__Source records__
BEGIN

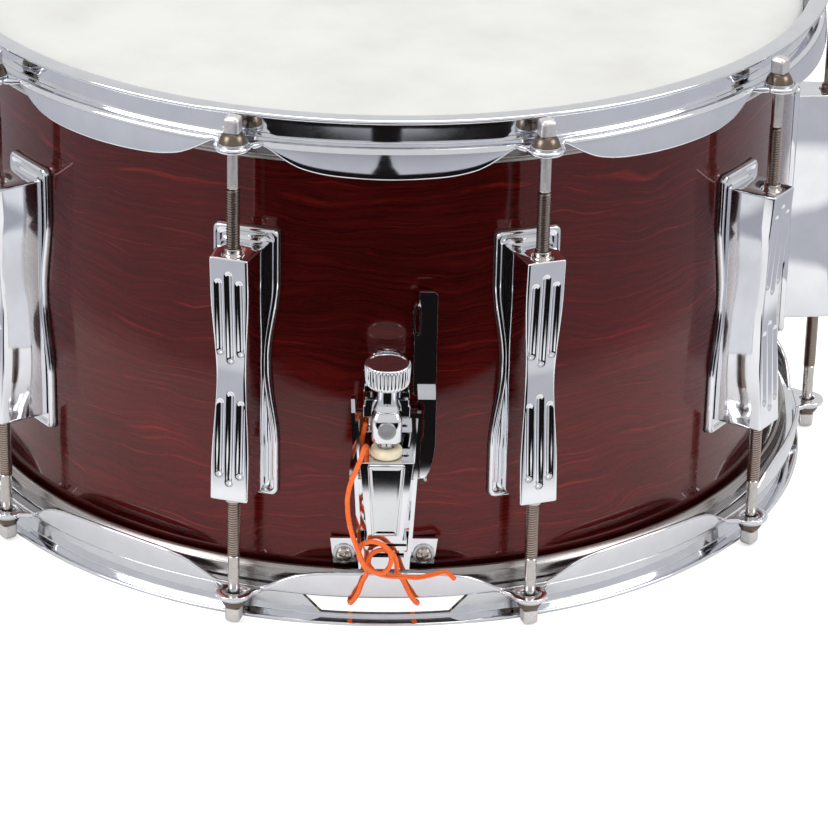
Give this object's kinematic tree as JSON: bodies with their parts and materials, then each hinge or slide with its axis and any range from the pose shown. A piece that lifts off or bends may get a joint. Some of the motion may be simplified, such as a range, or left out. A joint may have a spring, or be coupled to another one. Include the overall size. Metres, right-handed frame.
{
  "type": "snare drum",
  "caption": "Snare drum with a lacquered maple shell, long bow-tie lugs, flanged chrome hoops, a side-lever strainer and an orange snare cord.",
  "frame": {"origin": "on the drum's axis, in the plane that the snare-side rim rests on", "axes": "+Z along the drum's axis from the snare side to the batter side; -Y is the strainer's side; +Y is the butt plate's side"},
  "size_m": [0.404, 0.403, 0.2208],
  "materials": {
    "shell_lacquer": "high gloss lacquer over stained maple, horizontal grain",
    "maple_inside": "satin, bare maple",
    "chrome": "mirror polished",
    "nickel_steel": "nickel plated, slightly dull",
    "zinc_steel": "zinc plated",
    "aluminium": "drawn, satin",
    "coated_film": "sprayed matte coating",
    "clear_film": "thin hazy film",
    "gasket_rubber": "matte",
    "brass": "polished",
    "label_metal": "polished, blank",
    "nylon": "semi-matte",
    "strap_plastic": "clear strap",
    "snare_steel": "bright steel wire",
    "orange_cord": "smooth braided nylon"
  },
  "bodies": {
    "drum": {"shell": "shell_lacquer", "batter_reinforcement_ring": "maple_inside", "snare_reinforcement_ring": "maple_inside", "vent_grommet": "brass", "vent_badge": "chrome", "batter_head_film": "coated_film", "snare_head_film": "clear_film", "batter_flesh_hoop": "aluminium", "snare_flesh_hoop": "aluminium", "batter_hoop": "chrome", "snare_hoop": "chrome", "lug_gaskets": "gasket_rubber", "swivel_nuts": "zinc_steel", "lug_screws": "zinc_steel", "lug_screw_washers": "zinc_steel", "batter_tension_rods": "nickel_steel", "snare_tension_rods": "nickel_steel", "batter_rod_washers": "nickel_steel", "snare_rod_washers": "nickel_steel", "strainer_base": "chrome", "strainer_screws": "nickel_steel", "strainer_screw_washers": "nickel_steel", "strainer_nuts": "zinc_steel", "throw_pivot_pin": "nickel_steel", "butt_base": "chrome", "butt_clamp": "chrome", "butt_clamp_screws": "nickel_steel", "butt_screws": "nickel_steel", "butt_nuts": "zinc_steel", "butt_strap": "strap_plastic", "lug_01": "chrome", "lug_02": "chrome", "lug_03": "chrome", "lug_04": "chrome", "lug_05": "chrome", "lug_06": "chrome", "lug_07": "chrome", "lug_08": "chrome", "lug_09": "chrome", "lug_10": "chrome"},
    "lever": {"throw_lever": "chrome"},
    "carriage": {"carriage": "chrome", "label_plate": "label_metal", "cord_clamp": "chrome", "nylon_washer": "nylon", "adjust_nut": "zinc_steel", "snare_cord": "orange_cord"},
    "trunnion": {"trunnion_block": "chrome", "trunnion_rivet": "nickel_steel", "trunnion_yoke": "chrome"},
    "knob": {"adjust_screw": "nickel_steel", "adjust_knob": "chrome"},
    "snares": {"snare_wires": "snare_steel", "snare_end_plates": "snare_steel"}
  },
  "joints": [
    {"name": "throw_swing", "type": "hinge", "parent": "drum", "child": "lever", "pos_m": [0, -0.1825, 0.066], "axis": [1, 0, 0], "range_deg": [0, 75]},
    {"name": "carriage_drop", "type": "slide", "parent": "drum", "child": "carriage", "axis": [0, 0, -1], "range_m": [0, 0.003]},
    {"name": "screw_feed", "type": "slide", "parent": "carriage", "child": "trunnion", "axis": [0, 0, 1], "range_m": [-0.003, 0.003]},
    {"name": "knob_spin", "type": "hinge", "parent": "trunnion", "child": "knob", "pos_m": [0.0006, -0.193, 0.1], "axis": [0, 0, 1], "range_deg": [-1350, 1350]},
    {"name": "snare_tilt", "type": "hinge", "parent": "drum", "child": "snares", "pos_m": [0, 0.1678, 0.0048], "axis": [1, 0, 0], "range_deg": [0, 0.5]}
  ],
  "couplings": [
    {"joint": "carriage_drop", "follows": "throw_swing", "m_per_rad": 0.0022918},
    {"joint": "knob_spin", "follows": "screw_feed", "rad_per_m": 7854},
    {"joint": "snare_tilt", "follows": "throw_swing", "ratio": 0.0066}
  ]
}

END
BEGIN

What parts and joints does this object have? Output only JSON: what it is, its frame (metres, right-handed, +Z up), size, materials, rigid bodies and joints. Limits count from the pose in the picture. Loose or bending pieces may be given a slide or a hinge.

END

__Short task__
Search the listing for the word "object". Copy every line in which it occurs.

__Task output__
Give this object's kinematic tree as JSON: bodies with their parts and materials, then each hinge or slide with its axis and any range from the pose shown. A piece that lifts off or bends may get a joint. Some of the motion may be simplified, such as a range, or left out. A joint may have a spring, or be coupled to another one. Include the overall size. Metres, right-handed frame.
What parts and joints does this object have? Output only JSON: what it is, its frame (metres, right-handed, +Z up), size, materials, rigid bodies and joints. Limits count from the pose in the picture. Loose or bending pieces may be given a slide or a hinge.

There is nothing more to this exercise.